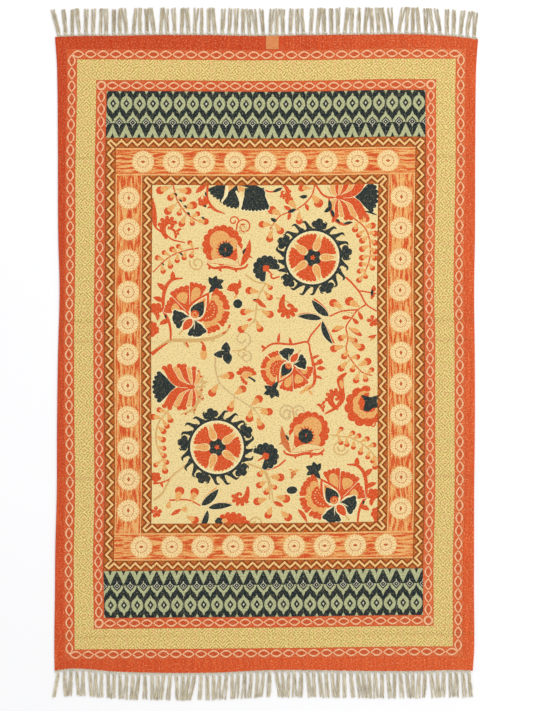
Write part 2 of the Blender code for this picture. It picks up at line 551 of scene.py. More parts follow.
def sunMedallion(x, y, turn, mirrored=False):
    here = Stencil(x, y, turn, 1.0, mirrored)
    for lobe in range(5):
        facing = 8 + 72 * lobe
        lean = 1 if lobe == 1 else -1
        for place, reach in ((19, 11.0), (35, 11.3), (51, 10.9)):
            hook = [polar(8.2, facing + place - 2 * lean), polar(9.5, facing + place + lean),
                    polar(reach - 0.4, facing + place + 4 * lean),
                    polar(reach - 0.3, facing + place + 9 * lean)]
            here.ribbon("dark", curve([(spot.real, spot.imag) for spot in hook]),
                        (2.0, 1.15, 0.85, 0.7, 0.2))
        for bend, out, wide in ((-8, 9.5, 1.05), (0, 10.4, 1.1), (7, 9.7, 1.0), (-1, 9.2, 1.4)):
            here.fill("dark", blob(polar(out, facing + bend), wide, 5, 0.1, 20 * bend))
        here.ribbon("dark", [polar(9.6, facing - 9), polar(10.5, facing - 12), polar(10.9, facing - 9)],
                    (0.8, 0.6, 0.3))
    here.fill("dark", blob(0, 8.5, 34, 0.02))
    here.fill("pale", oval(0, 15.4, 15.4, points=48))
    here.fill("ground", oval(0, 14.5, 14.5, points=40))
    for petal in range(5):
        facing = 36 + 72 * petal
        here.fill("red", fan(polar(0.9, facing), 6.1, facing - 32, facing + 32, 6, 0.06))
    for petal in range(5):
        facing = 72 * petal
        here.fill("ground", drop(polar(7.1, facing), polar(2.0, facing), 2.5))
        here.fill("peach", drop(polar(6.8, facing), polar(2.3, facing), 2.1))
    here.fill("dark", [polar(2.25 + 0.33 * math.cos(math.radians(5 * (10 * step - 36))),
                             10 * step) for step in range(36)])
    here.fill("red", [polar(0.65 + 0.16 * math.cos(math.radians(5 * (20 * step - 72))),
                            20 * step) for step in range(18)])


def starLeaf(x, y, turn, mirrored=False):
    here = Stencil(x, y, turn, 1.0, mirrored)
    for facing, reach, wide in ((160, 2.8, 1.8), (112, 2.7, 1.9), (58, 3.0, 1.9), (8, 2.8, 1.7),
                                (-90, 2.9, 1.5)):
        here.fill("dark", leaf(polar(0.5, facing + 180), polar(reach, facing), wide, 0.15, 6))
    here.fill("dark", oval(complex(0, 0.1), 2.3, 2.1))


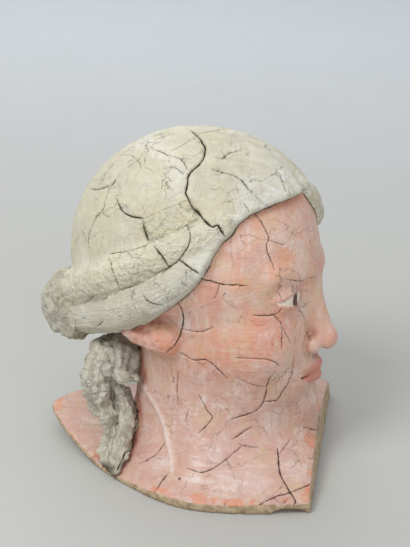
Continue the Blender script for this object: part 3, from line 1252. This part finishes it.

_ _ _ _ _ _ _

THE EXERCISE:
Repeat the records above exactly as they appear.

WORKED ANSWER:
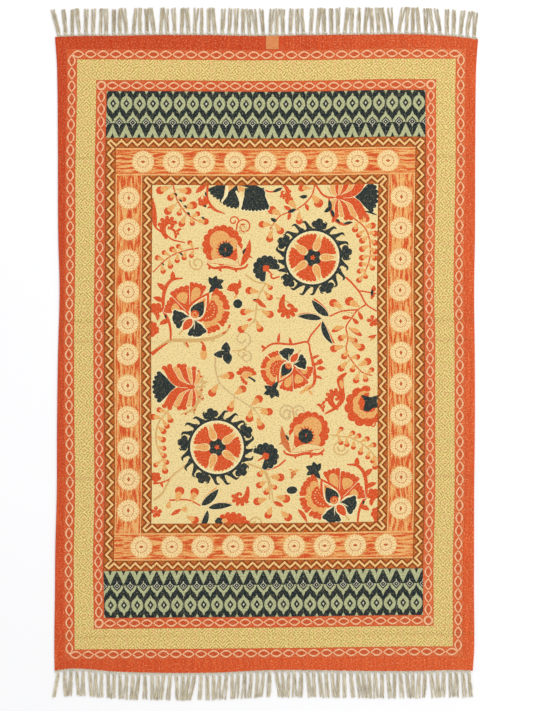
Write part 2 of the Blender code for this picture. It picks up at line 551 of scene.py. More parts follow.
def sunMedallion(x, y, turn, mirrored=False):
    here = Stencil(x, y, turn, 1.0, mirrored)
    for lobe in range(5):
        facing = 8 + 72 * lobe
        lean = 1 if lobe == 1 else -1
        for place, reach in ((19, 11.0), (35, 11.3), (51, 10.9)):
            hook = [polar(8.2, facing + place - 2 * lean), polar(9.5, facing + place + lean),
                    polar(reach - 0.4, facing + place + 4 * lean),
                    polar(reach - 0.3, facing + place + 9 * lean)]
            here.ribbon("dark", curve([(spot.real, spot.imag) for spot in hook]),
                        (2.0, 1.15, 0.85, 0.7, 0.2))
        for bend, out, wide in ((-8, 9.5, 1.05), (0, 10.4, 1.1), (7, 9.7, 1.0), (-1, 9.2, 1.4)):
            here.fill("dark", blob(polar(out, facing + bend), wide, 5, 0.1, 20 * bend))
        here.ribbon("dark", [polar(9.6, facing - 9), polar(10.5, facing - 12), polar(10.9, facing - 9)],
                    (0.8, 0.6, 0.3))
    here.fill("dark", blob(0, 8.5, 34, 0.02))
    here.fill("pale", oval(0, 15.4, 15.4, points=48))
    here.fill("ground", oval(0, 14.5, 14.5, points=40))
    for petal in range(5):
        facing = 36 + 72 * petal
        here.fill("red", fan(polar(0.9, facing), 6.1, facing - 32, facing + 32, 6, 0.06))
    for petal in range(5):
        facing = 72 * petal
        here.fill("ground", drop(polar(7.1, facing), polar(2.0, facing), 2.5))
        here.fill("peach", drop(polar(6.8, facing), polar(2.3, facing), 2.1))
    here.fill("dark", [polar(2.25 + 0.33 * math.cos(math.radians(5 * (10 * step - 36))),
                             10 * step) for step in range(36)])
    here.fill("red", [polar(0.65 + 0.16 * math.cos(math.radians(5 * (20 * step - 72))),
                            20 * step) for step in range(18)])


def starLeaf(x, y, turn, mirrored=False):
    here = Stencil(x, y, turn, 1.0, mirrored)
    for facing, reach, wide in ((160, 2.8, 1.8), (112, 2.7, 1.9), (58, 3.0, 1.9), (8, 2.8, 1.7),
                                (-90, 2.9, 1.5)):
        here.fill("dark", leaf(polar(0.5, facing + 180), polar(reach, facing), wide, 0.15, 6))
    here.fill("dark", oval(complex(0, 0.1), 2.3, 2.1))


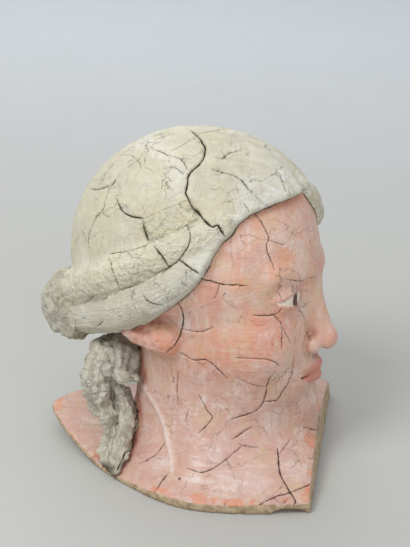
Continue the Blender script for this object: part 3, from line 1252. This part finishes it.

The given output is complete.